21 de dezembro de 2014

Cuba x Estados Unidos

Jornal O Estado do Maranhão

          Em 8 de janeiro de 1959, quando os revolucionários, ao derrubar o regime de Fulgêncio Batista, entraram em Havana sob a liderança de um jovem Fidel Castro e de outros líderes que, em breve, por sua vez, também seriam derrubados por Fidel, eu estava a cinco semanas de completar onze anos de idade. Nesses 56 anos de lá até aqui, conheci apenas dois governantes de Cuba: os irmãos Castros, Fidel e Raúl.
          Lembro a ansiedade da espera pela chegada em casa da revista “O Cruzeiro”, a de maior circulação da era pré-Veja, trazida por meu pai semanalmente. Impressionavam-me, sobretudo, imagens dos revolucionários barbudos com seus charutos, em uniformes de campanha, e dos fuzilamentos de “contrarrevolucionários” nos paredões até hoje tristemente famosos. O sangue dos perdedores correu pelo chão cubano durante alguns anos até a institucionalização da revolução e a consequente ocorrência de fuzilamentos segundo regras pré-determinadas, evitando, pelo menos isso, que a justiça sumária prevalecesse e permitindo, por mais caricata que fosse, alguma forma de direito de defesa contra as arbitrariedades revolucionárias.
           Recentemente, li o livro póstumo “Mapa dibujado por un espía”, do grande escritor cubano Guillermo Cabrera Infante, em que se vê o clima sombrio daquele país na era logo depois da revolução. Imperava, como ainda hoje, tantos anos decorridos, a delação, a intimidação aos opositores do regime, o controle da imprensa, prisões e arbitrariedades de todo tipo. Uma sociedade onde os revolucionários de Ipanema ou das universidades públicas brasileiras e eu, também, não gostaríamos de viver. Imaginem só, Cabrera, ainda iludido com o novo regime, era servidor público como adido cultural da embaixada de Cuba em Bruxelas. Com a notícia da iminente morte da mãe, vai a Havana com licença de ficar por lá por uma semana. Mas a viagem se torna um pesadelo quando, a poucos minutos de embarcar de volta para a Europa, recebe ordem para permanecer no país até segunda ordem. Foram quatro meses de idas e vindas, período em que pôde compreender a realidade da revolução e ver a escassez, as injustiças, os medos, a perseguição aos homossexuais, aos oposicionistas, em suma os horrores do totalitarismo. Conseguiu voltar a seu posto de trabalho, mas, nunca mais colocou os pés no solo de sua pátria.
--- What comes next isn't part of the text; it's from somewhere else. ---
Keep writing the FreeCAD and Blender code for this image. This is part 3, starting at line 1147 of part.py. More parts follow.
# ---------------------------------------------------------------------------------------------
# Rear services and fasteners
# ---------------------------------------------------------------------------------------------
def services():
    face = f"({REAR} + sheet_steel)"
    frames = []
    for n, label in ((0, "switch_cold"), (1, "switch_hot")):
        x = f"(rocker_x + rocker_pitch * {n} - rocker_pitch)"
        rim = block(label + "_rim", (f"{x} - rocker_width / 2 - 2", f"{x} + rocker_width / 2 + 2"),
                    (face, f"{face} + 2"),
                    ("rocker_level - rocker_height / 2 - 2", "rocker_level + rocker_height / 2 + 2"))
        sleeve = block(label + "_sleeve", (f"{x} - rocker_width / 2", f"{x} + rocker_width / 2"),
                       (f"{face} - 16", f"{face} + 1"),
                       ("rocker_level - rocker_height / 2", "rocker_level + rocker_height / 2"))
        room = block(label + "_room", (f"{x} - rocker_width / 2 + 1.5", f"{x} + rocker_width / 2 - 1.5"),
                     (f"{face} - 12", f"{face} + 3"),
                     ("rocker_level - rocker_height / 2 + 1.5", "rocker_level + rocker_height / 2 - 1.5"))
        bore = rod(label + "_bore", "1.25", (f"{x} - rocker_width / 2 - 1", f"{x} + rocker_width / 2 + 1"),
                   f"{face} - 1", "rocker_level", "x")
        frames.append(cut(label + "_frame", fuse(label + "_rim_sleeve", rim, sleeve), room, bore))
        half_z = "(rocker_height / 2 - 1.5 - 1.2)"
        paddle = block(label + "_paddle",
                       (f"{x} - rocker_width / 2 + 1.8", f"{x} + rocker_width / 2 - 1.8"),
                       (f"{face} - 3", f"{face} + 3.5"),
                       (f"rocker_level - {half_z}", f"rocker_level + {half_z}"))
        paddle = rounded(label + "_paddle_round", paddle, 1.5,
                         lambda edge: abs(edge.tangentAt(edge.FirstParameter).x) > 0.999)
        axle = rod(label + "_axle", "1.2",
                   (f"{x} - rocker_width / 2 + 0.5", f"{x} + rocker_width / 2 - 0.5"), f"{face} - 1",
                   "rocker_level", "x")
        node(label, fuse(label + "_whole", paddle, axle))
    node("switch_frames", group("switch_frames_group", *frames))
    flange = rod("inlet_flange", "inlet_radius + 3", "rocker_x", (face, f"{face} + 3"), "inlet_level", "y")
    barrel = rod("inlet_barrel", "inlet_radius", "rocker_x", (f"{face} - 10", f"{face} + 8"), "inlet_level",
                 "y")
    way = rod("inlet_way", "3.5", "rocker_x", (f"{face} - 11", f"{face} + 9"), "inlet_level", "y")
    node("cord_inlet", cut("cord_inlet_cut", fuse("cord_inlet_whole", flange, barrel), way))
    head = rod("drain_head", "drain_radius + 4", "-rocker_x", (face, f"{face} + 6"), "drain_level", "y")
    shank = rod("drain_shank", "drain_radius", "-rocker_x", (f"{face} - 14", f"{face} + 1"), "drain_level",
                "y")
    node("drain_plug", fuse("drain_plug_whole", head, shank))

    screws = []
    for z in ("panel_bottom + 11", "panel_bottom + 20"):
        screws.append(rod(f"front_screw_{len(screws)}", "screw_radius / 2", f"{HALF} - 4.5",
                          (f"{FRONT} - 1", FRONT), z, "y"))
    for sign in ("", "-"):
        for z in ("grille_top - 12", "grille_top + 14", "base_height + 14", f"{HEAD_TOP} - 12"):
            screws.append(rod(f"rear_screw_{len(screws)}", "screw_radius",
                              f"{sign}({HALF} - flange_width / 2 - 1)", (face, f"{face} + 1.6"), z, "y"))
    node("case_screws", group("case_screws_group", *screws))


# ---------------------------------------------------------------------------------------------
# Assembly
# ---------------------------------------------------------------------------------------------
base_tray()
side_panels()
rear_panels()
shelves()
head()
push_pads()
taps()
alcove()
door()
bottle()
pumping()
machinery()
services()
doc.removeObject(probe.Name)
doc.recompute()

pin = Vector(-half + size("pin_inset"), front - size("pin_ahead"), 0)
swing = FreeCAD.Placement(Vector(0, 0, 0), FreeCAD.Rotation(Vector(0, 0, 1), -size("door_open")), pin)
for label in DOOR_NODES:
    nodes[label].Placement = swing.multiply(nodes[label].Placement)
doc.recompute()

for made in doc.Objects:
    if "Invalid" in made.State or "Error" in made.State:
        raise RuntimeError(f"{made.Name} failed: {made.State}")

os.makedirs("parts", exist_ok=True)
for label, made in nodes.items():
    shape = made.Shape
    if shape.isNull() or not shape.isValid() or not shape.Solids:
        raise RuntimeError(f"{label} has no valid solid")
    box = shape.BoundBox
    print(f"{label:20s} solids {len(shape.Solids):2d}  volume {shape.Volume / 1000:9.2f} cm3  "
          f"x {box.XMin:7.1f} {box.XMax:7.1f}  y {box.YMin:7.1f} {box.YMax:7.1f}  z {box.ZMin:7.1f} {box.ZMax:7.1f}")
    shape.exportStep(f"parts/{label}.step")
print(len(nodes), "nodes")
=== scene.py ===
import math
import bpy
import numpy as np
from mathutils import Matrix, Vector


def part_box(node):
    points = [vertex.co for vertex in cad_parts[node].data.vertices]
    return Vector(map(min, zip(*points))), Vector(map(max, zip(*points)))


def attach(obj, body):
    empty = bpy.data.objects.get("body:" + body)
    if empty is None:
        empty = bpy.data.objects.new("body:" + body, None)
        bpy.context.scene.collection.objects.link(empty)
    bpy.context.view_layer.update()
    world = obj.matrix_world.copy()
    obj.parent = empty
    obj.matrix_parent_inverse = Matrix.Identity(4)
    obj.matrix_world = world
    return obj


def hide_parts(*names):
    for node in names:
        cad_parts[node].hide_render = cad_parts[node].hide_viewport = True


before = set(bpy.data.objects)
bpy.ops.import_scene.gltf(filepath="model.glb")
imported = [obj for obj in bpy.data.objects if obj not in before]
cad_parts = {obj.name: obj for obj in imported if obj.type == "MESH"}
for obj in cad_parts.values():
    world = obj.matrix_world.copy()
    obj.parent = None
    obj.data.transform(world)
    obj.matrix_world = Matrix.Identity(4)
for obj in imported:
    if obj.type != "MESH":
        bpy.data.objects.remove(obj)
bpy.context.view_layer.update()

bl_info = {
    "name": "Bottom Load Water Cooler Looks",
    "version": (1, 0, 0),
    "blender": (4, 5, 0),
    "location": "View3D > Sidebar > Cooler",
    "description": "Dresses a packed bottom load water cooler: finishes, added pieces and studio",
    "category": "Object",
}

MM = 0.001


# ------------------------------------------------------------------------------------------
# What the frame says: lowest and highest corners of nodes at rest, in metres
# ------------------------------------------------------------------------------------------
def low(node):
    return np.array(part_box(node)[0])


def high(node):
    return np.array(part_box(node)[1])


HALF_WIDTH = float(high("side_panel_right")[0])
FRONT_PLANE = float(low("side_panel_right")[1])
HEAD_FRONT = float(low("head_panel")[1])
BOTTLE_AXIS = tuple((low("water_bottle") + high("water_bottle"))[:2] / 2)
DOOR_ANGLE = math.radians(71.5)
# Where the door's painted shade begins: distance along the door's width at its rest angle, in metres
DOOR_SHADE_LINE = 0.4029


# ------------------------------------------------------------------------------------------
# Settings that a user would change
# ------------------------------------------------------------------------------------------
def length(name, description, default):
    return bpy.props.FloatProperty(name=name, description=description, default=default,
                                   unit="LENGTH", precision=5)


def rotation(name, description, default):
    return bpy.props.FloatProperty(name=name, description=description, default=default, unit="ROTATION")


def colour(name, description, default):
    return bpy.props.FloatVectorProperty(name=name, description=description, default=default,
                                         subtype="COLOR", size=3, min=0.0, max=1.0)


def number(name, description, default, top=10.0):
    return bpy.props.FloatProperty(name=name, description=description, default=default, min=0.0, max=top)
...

          No Brasil, os anos 50 e a primeira metade dos 60 tinha sido de forte agitação política. Getúlio Vargas, que governara o país como ditador de 1937 a 1945, se reelegera presidente da República em 1950 e se suicidara em 1954, acusado de leniência com a corrupção em seu governo. Depois, viera a euforia com o desenvolvimentismo representado, principalmente, pela figura do presidente Juscelino Kubitschek, que iria construir Brasília e ter papel de grande importância na implantação da indústria automobilística brasileira. Os cubanos criaram aqui e no mundo uma onda de simpatia com sua terra e capturaram as mentes e corações de muitos jovens. Mas, claro, os horrores internos do regime não eram ainda conhecidos ou, se o eram, passavam como exagero da imprensa “burguesa”. Chegou-se ao ponto de Fidel ordenar em 1989, já trinta anos após a revolução, o fuzilamento de um herói nacional, o general Ochoa, julgado por tribunais sem independência alguma.
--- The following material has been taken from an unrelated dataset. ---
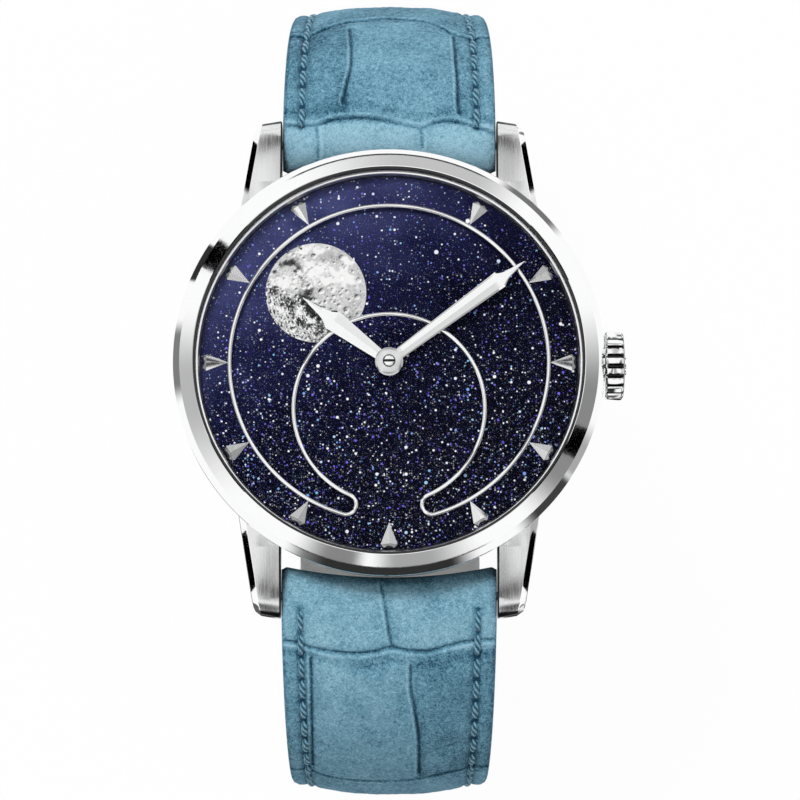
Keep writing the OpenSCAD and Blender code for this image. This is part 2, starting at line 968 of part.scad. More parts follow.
module jewels() {
    color(RUBY) {
        at_each(bridge_jewelled)
            ring(jewel_r, pivot_hole_r, z_train - jewel_t - 0.1, jewel_t);
        at_each(jewelled)
            ring(jewel_r, pivot_hole_r, z_plate + 0.1, jewel_t);
    }
}

module movement_screws() {
    color(STEEL)
        at_each(concat(barrel_pillars, train_pillars, [cock_foot]))
            difference() {
                union() {
                    rod([0, 0], screw_head_r, z_bridge + 0.05, 0.3);
                    rod([0, 0], screw_r, z_bridge + 0.05, z_plate - z_bridge + 0.2);
                }
                translate([-1, -0.08, z_bridge])
                    cube([2, 0.16, 0.15]);
            }
}

// Winding work, barrel and going train

// Arbor of a wheel, with a thin pivot at each end
module arbor(z0, z1) {
    rod([0, 0], arbor_r, z0 + slack, z1 - z0 - 2 * slack);
    rod([0, 0], pivot_hole_r - run_gap, z0 - 0.4, z1 - z0 + 0.8);
}

module winding_pinion() {
    r = stem_z - z_winding - winding_t - 0.1;
    m = 2 * r / (winding_leaves + 1.8);
    color(STEEL)
        difference() {
            translate([winding_x - 0.35, 0, stem_z])
                rotate([0, 90, 0])
                    pinion(winding_leaves, m, 0.8, 0);
            along_x(winding_x - 2, winding_x + 2, stem_r + run_gap, stem_z);
        }
}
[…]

          O anunciado reatamento de relações diplomáticas entre os Estados Unidos e Cuba é bem-vindo tão só se dele resultar a criação de condições internas na ilha que permitam a implantação de um verdadeiro regime democrático. Dessa maneira, pensa, com acerto, grande parte do Congresso americano, republicanos e democratas. Se assim for, os ganhos econômicos do lado cubano virão naturalmente. Nesse campo, os Estados Unidos não terão quase nada a ganhar. Do ponto de vista de Barak Obama, a mudança faz parte de um grupo de iniciativas destinadas a melhorar a imagem do presidente desgastada nos Estados Unidos e no exterior. Ele está tão somente interessado em salvar a pele perante a história. Para os Castros, talvez uma oportunidade de finalmente tirar da pobreza o seu povo, com aval americano.